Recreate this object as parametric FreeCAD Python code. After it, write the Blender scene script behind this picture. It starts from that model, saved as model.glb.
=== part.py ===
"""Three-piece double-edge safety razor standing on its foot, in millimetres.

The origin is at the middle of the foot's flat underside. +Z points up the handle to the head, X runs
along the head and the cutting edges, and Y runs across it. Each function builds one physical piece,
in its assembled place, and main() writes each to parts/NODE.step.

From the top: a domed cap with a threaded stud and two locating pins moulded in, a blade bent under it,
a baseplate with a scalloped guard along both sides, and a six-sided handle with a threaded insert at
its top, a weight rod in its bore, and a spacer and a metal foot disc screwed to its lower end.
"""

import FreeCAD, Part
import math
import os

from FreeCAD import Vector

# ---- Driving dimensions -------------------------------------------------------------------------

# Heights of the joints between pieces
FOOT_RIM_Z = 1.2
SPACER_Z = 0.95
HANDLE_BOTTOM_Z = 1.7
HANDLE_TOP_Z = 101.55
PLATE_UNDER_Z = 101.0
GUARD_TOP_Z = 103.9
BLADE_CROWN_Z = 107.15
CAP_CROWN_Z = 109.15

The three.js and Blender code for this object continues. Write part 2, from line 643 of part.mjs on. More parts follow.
* * * * *
CHALLENGE
Pull out every line containing "Blender".

ANSWER TO THE PROBLEM
Recreate this object as parametric FreeCAD Python code. After it, write the Blender scene script behind this picture. It starts from that model, saved as model.glb.
The three.js and Blender code for this object continues. Write part 2, from line 643 of part.mjs on. More parts follow.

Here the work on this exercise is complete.